5. Train/Test Runtime. Training runtime is the total wall-clock time to train the model, including any intermediate test set evaluations. Test Runtime refers to the time it takes to run a forward pass on the GPU/TPU, i.e., the duration for which the device is not idle. Note that Test Runtime does not include time on the coordinator: this is more precise in comparing baselines because including the coordinator adds overhead in GPU/TPU scheduling and data fetching---producing high variance results.

Viewing metrics. Uncertainty Baselines writes TensorFlow summaries to the model_dir which can be consumed by TensorBoard. This includes the TensorBoard hyperparameters plugin, which can be used to analyze hyperparamter tuning sweeps.

If you wish to upload to the PUBLICLY READABLE tensorboard.dev, use:

tensorboard dev upload --logdir MODEL_DIR --plugins "scalars,graphs,hparams" --name "My experiment" --description "My experiment details"

If you'd like to cite Uncertainty Baselines, use the following BibTeX entry.

Z. Nado, N. Band, M. Collier, J. Djolonga, M. Dusenberry, S. Farquhar, A. Filos, M. Havasi, R. Jenatton, G. Jerfel, J. Liu, Z. Mariet, J. Nixon, S. Padhy, J. Ren, T. Rudner, Y. Wen, F. Wenzel, K. Murphy, D. Sculley, B. Lakshminarayanan, J. Snoek, Y. Gal, and D. Tran. Uncertainty Baselines: Benchmarks for uncertainty & robustness in deep learning, arXiv preprint arXiv:2106.04015, 2021.

@article{nado2021uncertainty,
  author = {Zachary Nado and Neil Band and Mark Collier and Josip Djolonga and Michael Dusenberry and Sebastian Farquhar and Angelos Filos and Marton Havasi and Rodolphe Jenatton and Ghassen Jerfel and Jeremiah Liu and Zelda Mariet and Jeremy Nixon and Shreyas Padhy and Jie Ren and Tim Rudner and Yeming Wen and Florian Wenzel and Kevin Murphy and D. Sculley and Balaji Lakshminarayanan and Jasper Snoek and Yarin Gal and Dustin Tran},
  title = {{Uncertainty Baselines}:  Benchmarks for Uncertainty \& Robustness in Deep Learning},
  journal = {arXiv preprint arXiv:2106.04015},
  year = {2021},
}

The following papers have used code from Uncertainty Baselines:

1. A Simple Fix to Mahalanobis Distance for Improving Near-OOD Detection
2. BatchEnsemble: An Alternative Approach to Efficient Ensembles and Lifelong Learning
3. DEUP: Direct Epistemic Uncertainty Prediction
4. Distilling Ensembles Improves Uncertainty Estimates
5. Efficient and Scalable Bayesian Neural Nets with Rank-1 Factors
6. Exploring the Uncertainty Properties of Neural Networks' Implicit Priors in the Infinite-Width Limit
7. Hyperparameter Ensembles for Robustness and Uncertainty Quantification
8. Measuring Calibration in Deep Learning
9. Measuring and Improving Model-Moderator Collaboration using Uncertainty Estimation
10. Neural networks with late-phase weights
11. On the Practicality of Deterministic Epistemic Uncertainty
12. Prediction-Time Batch Normalization for Robustness under Covariate Shift
13. Refining the variational posterior through iterative optimization
14. Revisiting One-vs-All Classifiers for Predictive Uncertainty and Out-of-Distribution Detection in Neural Networks
15. Simple and Principled Uncertainty Estimation with Deterministic Deep Learning via Distance Awareness
16. Training independent subnetworks for robust prediction
17. Plex: Towards Reliability Using Pretrained Large Model Extensions, available here

Before committing code, make sure that the file is formatted according to yapf's yapf style:

yapf -i --style yapf [source file]

1. Write a script that loads the fixed training dataset and model. Typically, this is forked from other baselines.
2. After tuning, set the default flag values to the best hyperparameters.
3. Add the baseline's performance to the table of results in the corresponding README.md.

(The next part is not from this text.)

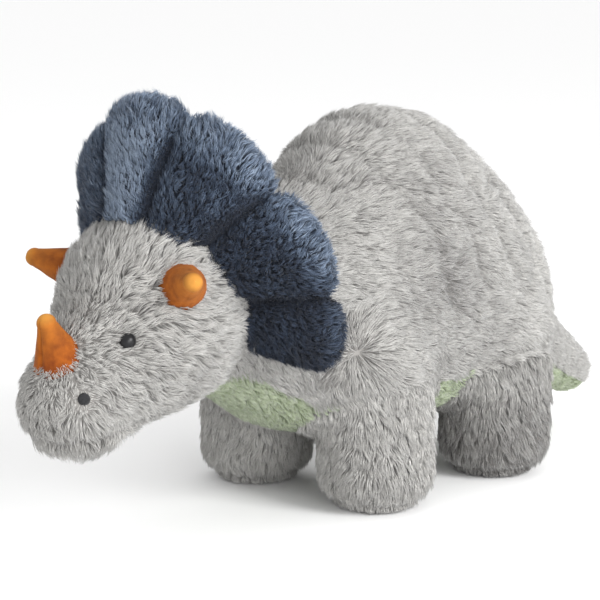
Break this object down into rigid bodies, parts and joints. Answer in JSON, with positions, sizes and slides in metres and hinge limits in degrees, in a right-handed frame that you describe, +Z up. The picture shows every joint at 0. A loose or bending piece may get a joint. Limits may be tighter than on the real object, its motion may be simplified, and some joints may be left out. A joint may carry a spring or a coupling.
{
  "type": "stuffed dinosaur",
  "caption": "Stuffed plush dinosaur on four round legs, with nose and brow horns, a scalloped padded frill, a quilted back and a tapered tail; head, legs and tail flex at sewn seams.",
  "frame": {"origin": "centre of the bounding box at floor level, under the middle of the torso", "axes": "+Z up, -Y towards the nose, +X the toy's left side; symmetric about X = 0"},
  "size_m": [0.2052, 0.494, 0.255],
  "materials": {
    "grey_plush": "long soft fur pile, grey, tufted",
    "green_plush": "short dense plush pile, sage green",
    "blue_frill_plush": "short dense plush pile, slate blue",
    "orange_velvet": "short orange velvet with a soft sheen",
    "polyester_filling": "loose white polyester fibre",
    "dark_thread": "dark sewing and embroidery thread",
    "eye_plastic": "black moulded safety eye, glossy",
    "washer_plastic": "white moulded washer"
  },
  "bodies": {
    "torso": {"torso_back_skin": "grey_plush", "belly_panel_skin": "green_plush", "back_quilt_wadding": "polyester_filling", "torso_stuffing": "polyester_filling"},
    "head": {"head_skin": "grey_plush", "chin_gusset_skin": "grey_plush", "head_stuffing": "polyester_filling", "eye_left": "eye_plastic", "eye_right": "eye_plastic", "eye_washer_left": "washer_plastic", "eye_washer_right": "washer_plastic", "nostril_left": "dark_thread", "nostril_right": "dark_thread", "nose_horn_skin": "orange_velvet", "nose_horn_stuffing": "polyester_filling", "brow_horn_skin_left": "orange_velvet", "brow_horn_skin_right": "orange_velvet", "brow_horn_stuffing_left": "polyester_filling", "brow_horn_stuffing_right": "polyester_filling", "frill_front_skin": "blue_frill_plush", "frill_back_skin": "blue_frill_plush", "frill_wadding": "polyester_filling", "frill_channel_stitches": "dark_thread"},
    "tail": {"tail_upper_skin": "grey_plush", "tail_under_skin": "green_plush", "tail_stuffing": "polyester_filling"},
    "front_left_leg": {"front_left_leg_skin": "grey_plush", "front_left_leg_stuffing": "polyester_filling", "front_left_foot_sole": "grey_plush"},
    "front_right_leg": {"front_right_leg_skin": "grey_plush", "front_right_leg_stuffing": "polyester_filling", "front_right_foot_sole": "grey_plush"},
    "hind_left_leg": {"hind_left_leg_skin": "grey_plush", "hind_left_leg_stuffing": "polyester_filling", "hind_left_foot_sole": "grey_plush"},
    "hind_right_leg": {"hind_right_leg_skin": "grey_plush", "hind_right_leg_stuffing": "polyester_filling", "hind_right_foot_sole": "grey_plush"}
  },
  "joints": [
    {"name": "head_nod", "type": "hinge", "parent": "torso", "child": "head", "pos_m": [0, -0.118, 0.13], "axis": [1, 0, 0], "range_deg": [-12, 12], "stiffness_Nm_per_rad": 2.5},
    {"name": "tail_wag", "type": "hinge", "parent": "torso", "child": "tail", "pos_m": [0, 0.14, 0.08], "axis": [0, 0, 1], "range_deg": [-15, 15], "stiffness_Nm_per_rad": 0.3},
    {"name": "front_left_leg_swing", "type": "hinge", "parent": "torso", "child": "front_left_leg", "pos_m": [0.048, -0.026, 0.084], "axis": [1, 0, 0], "range_deg": [-12, 12], "stiffness_Nm_per_rad": 1.5},
    {"name": "front_right_leg_swing", "type": "hinge", "parent": "torso", "child": "front_right_leg", "pos_m": [-0.048, -0.026, 0.084], "axis": [1, 0, 0], "range_deg": [-12, 12], "stiffness_Nm_per_rad": 1.5},
    {"name": "hind_left_leg_swing", "type": "hinge", "parent": "torso", "child": "hind_left_leg", "pos_m": [0.048, 0.09, 0.084], "axis": [1, 0, 0], "range_deg": [-12, 12], "stiffness_Nm_per_rad": 1.5},
    {"name": "hind_right_leg_swing", "type": "hinge", "parent": "torso", "child": "hind_right_leg", "pos_m": [-0.048, 0.09, 0.084], "axis": [1, 0, 0], "range_deg": [-12, 12], "stiffness_Nm_per_rad": 1.5}
  ]
}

1. Add the bibtex reference to references.md.
2. Add the dataset definition to the datasets/ dir. Every file should have a subclass of datasets.base.BaseDataset, which at a minimum requires implementing a constructor, a tfds.core.DatasetBuilder, and _create_process_example_fn.
3. Add a test that at a minimum constructs the dataset and checks the shapes of elements.
4. Add the dataset to datasets/datasets.py for easy access.
5. Add the dataset class to datasets/__init__.py.

For an example of adding a dataset, see this pull request.

1. Add the bibtex reference to references.md.

2. Add the model definition to the models/ dir. Every file should have a create_model function with the following signature:

   def create_model(
       batch_size: int,
       ...
       **unused_kwargs: Dict[str, Any])
       -> tf.keras.models.Model:

3. Add a test that at a minimum constructs the model and does a forward pass.

4. Add the model to models/models.py for easy access.

5. Add the create_model function to models/__init__.py.